# [Work instructions]
In the records below, begin at the line that has "The Blender code" and stop after the line that has "return piece"; quote those lines verbatim and nothing more.

# [Input data]
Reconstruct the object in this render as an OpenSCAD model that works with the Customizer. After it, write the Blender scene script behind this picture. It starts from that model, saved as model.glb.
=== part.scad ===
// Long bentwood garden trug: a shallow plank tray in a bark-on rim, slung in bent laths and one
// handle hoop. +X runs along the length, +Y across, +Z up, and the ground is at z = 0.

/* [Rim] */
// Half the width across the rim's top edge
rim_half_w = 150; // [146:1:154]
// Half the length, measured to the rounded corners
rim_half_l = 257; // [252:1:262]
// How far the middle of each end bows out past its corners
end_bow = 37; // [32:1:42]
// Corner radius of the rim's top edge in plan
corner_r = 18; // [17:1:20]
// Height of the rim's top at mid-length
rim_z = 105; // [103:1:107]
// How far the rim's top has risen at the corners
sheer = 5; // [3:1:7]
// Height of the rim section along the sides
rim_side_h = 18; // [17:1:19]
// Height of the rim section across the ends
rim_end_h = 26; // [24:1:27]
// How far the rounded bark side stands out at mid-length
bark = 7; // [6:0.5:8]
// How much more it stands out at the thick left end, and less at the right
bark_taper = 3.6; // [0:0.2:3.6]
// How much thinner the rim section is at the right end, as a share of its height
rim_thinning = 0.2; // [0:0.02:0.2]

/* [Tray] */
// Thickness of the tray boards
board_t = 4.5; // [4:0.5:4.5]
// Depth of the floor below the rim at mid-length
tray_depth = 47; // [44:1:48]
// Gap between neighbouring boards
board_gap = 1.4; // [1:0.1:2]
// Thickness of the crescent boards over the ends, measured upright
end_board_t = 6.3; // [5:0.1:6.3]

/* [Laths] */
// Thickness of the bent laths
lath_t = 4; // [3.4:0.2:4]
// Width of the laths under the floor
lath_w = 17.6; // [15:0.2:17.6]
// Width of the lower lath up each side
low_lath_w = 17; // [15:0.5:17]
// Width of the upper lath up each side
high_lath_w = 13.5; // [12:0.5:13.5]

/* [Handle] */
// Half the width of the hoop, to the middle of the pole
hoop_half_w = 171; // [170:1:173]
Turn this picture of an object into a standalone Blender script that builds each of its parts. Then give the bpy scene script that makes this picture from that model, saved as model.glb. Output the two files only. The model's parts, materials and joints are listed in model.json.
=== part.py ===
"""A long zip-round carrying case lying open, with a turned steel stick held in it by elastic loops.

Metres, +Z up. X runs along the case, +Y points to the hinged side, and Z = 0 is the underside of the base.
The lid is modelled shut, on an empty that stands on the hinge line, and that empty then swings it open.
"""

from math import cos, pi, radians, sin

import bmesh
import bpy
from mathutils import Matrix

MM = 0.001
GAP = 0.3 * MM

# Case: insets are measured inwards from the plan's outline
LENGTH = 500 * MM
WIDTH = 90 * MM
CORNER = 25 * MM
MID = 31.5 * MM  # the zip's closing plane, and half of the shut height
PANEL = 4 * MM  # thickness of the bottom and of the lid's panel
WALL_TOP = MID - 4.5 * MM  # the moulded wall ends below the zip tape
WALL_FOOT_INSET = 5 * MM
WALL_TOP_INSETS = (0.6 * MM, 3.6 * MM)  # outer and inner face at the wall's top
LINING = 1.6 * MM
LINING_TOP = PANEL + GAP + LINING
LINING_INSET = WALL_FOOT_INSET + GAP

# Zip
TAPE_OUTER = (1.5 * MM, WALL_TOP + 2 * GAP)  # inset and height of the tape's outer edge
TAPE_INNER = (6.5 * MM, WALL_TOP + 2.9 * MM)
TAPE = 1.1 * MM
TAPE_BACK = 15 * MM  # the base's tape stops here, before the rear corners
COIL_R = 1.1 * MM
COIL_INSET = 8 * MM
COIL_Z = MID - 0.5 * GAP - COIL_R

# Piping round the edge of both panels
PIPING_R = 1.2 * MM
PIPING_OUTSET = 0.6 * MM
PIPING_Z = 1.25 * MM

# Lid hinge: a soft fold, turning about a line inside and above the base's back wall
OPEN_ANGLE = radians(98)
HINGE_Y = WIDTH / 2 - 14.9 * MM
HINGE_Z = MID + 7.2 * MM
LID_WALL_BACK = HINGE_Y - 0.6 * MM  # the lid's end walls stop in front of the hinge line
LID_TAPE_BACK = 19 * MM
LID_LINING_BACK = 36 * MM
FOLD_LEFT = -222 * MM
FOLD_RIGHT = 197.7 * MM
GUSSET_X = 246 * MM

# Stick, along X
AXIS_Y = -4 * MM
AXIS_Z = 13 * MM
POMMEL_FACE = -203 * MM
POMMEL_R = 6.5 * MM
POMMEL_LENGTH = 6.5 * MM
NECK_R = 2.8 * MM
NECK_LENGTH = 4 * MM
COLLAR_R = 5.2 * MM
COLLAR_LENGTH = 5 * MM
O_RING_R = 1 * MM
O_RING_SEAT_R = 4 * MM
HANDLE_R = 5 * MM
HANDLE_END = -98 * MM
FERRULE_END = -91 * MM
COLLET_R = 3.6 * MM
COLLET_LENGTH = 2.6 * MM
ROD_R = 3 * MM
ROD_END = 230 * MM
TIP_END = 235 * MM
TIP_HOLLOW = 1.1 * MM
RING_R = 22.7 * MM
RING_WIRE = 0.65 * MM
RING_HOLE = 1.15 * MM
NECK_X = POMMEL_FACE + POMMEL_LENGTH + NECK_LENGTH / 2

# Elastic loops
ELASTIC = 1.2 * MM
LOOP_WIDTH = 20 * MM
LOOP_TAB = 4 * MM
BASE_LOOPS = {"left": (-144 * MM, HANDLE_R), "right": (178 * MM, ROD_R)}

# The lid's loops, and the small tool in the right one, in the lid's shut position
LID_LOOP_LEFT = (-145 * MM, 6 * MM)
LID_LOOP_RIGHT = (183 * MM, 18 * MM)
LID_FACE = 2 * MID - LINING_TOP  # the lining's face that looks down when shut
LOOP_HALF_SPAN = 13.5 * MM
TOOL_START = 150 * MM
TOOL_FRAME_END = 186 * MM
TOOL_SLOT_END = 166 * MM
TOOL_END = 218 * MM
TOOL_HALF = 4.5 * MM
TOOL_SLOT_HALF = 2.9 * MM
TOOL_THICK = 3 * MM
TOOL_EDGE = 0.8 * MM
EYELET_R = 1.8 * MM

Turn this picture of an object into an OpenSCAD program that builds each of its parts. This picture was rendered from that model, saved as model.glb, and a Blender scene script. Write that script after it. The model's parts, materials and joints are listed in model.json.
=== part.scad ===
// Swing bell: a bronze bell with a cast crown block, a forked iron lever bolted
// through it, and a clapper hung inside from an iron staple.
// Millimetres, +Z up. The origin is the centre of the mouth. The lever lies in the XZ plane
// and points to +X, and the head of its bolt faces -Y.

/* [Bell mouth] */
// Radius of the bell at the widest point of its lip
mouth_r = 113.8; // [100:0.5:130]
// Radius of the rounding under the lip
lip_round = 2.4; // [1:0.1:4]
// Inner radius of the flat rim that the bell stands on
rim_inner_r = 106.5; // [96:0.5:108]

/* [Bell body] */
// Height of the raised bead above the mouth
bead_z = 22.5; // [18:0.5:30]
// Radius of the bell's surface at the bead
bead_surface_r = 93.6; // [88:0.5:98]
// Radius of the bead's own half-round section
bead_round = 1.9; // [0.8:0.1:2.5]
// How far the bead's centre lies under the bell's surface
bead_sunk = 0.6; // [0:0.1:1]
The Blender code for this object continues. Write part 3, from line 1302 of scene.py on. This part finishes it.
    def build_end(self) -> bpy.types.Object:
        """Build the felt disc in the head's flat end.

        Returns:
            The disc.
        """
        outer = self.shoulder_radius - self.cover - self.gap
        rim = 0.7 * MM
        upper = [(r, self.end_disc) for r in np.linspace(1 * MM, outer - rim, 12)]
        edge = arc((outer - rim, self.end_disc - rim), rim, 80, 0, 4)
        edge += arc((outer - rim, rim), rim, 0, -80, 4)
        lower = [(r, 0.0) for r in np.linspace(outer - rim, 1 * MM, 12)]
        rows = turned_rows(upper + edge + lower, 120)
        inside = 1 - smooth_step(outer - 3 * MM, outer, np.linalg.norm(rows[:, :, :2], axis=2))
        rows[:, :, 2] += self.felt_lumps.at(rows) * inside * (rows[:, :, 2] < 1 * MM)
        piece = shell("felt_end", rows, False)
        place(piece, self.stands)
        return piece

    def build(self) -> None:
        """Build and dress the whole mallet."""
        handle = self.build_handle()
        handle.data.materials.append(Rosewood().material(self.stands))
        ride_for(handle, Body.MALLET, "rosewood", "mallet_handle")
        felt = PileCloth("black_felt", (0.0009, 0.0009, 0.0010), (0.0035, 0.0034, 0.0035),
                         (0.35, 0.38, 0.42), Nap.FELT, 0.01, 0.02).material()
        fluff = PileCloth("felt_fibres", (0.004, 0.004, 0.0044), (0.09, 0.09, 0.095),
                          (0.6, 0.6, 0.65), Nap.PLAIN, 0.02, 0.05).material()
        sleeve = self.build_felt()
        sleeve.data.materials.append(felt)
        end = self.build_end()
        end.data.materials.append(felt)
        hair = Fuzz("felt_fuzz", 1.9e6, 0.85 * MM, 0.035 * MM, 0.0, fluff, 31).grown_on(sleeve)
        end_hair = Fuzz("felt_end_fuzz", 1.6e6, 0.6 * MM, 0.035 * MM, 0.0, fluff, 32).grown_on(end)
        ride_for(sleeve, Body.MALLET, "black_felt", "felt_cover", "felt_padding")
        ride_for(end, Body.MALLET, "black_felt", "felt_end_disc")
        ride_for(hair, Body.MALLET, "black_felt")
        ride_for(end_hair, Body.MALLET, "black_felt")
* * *
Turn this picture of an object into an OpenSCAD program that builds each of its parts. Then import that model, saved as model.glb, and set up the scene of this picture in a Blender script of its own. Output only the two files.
---
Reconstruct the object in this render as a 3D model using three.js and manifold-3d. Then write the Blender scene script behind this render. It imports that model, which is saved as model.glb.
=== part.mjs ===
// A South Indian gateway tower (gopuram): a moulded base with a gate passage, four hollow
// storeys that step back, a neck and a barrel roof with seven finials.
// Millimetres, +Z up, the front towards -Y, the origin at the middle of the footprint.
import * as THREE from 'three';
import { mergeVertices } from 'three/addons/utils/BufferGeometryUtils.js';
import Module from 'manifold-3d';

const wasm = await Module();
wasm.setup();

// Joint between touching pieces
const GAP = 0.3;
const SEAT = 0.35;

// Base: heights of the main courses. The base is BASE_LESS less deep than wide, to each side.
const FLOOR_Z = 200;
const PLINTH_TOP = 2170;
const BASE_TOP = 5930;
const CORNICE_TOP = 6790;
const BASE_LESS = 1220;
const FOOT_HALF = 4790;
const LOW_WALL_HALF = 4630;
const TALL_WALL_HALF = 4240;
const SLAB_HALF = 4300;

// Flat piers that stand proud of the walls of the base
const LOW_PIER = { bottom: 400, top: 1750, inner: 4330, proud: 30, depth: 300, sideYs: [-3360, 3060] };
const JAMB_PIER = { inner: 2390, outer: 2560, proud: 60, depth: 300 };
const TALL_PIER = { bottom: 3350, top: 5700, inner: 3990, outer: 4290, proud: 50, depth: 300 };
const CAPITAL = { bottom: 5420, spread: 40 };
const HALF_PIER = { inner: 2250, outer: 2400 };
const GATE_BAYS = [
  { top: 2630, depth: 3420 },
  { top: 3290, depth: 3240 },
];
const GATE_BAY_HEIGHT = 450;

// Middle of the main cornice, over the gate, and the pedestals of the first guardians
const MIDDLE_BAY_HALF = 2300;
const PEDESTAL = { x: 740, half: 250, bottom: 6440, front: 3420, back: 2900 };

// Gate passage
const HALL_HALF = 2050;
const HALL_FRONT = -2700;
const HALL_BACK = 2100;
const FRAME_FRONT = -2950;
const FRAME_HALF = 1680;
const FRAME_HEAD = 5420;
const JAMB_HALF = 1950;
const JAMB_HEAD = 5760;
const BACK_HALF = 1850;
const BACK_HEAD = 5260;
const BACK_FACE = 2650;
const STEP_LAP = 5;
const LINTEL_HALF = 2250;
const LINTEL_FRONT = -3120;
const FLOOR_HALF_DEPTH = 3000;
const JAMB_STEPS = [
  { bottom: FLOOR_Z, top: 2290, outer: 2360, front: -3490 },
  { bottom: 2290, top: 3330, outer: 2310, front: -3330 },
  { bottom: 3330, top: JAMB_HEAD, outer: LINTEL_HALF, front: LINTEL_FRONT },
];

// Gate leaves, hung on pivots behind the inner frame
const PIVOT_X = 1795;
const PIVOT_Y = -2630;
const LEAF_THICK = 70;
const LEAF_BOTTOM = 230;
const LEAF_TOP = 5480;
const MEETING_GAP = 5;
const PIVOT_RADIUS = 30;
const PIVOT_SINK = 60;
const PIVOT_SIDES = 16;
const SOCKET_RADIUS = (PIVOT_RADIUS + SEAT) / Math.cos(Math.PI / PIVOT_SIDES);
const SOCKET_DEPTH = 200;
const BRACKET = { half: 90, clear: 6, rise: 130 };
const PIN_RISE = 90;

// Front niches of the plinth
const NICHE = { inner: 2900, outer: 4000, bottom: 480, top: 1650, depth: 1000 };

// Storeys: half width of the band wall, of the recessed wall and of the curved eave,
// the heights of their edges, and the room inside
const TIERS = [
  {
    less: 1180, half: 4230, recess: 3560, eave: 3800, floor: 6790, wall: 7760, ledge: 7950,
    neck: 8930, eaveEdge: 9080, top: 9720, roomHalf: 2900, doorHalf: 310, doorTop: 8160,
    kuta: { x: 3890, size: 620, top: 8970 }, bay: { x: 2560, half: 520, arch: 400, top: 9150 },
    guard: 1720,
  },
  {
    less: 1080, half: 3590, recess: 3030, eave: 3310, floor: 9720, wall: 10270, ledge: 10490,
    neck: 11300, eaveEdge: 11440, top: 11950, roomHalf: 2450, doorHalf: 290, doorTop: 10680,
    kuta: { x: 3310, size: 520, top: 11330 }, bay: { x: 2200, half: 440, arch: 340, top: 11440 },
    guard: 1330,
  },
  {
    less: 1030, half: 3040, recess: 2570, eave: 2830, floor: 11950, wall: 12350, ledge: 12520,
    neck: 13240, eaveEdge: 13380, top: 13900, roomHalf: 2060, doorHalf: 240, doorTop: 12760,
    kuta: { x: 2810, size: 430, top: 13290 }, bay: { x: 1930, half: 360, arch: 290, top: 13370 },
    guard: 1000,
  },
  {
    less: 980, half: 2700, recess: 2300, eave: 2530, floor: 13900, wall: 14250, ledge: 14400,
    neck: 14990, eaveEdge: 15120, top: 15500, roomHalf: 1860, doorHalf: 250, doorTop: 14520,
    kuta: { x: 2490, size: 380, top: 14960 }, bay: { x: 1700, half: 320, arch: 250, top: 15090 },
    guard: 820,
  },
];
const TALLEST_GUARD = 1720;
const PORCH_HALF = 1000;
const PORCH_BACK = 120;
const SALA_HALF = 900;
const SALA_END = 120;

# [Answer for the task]
The Blender code for this object continues. Write part 3, from line 1302 of scene.py on. This part finishes it.
    def build_end(self) -> bpy.types.Object:
        """Build the felt disc in the head's flat end.

        Returns:
            The disc.
        """
        outer = self.shoulder_radius - self.cover - self.gap
        rim = 0.7 * MM
        upper = [(r, self.end_disc) for r in np.linspace(1 * MM, outer - rim, 12)]
        edge = arc((outer - rim, self.end_disc - rim), rim, 80, 0, 4)
        edge += arc((outer - rim, rim), rim, 0, -80, 4)
        lower = [(r, 0.0) for r in np.linspace(outer - rim, 1 * MM, 12)]
        rows = turned_rows(upper + edge + lower, 120)
        inside = 1 - smooth_step(outer - 3 * MM, outer, np.linalg.norm(rows[:, :, :2], axis=2))
        rows[:, :, 2] += self.felt_lumps.at(rows) * inside * (rows[:, :, 2] < 1 * MM)
        piece = shell("felt_end", rows, False)
        place(piece, self.stands)
        return piece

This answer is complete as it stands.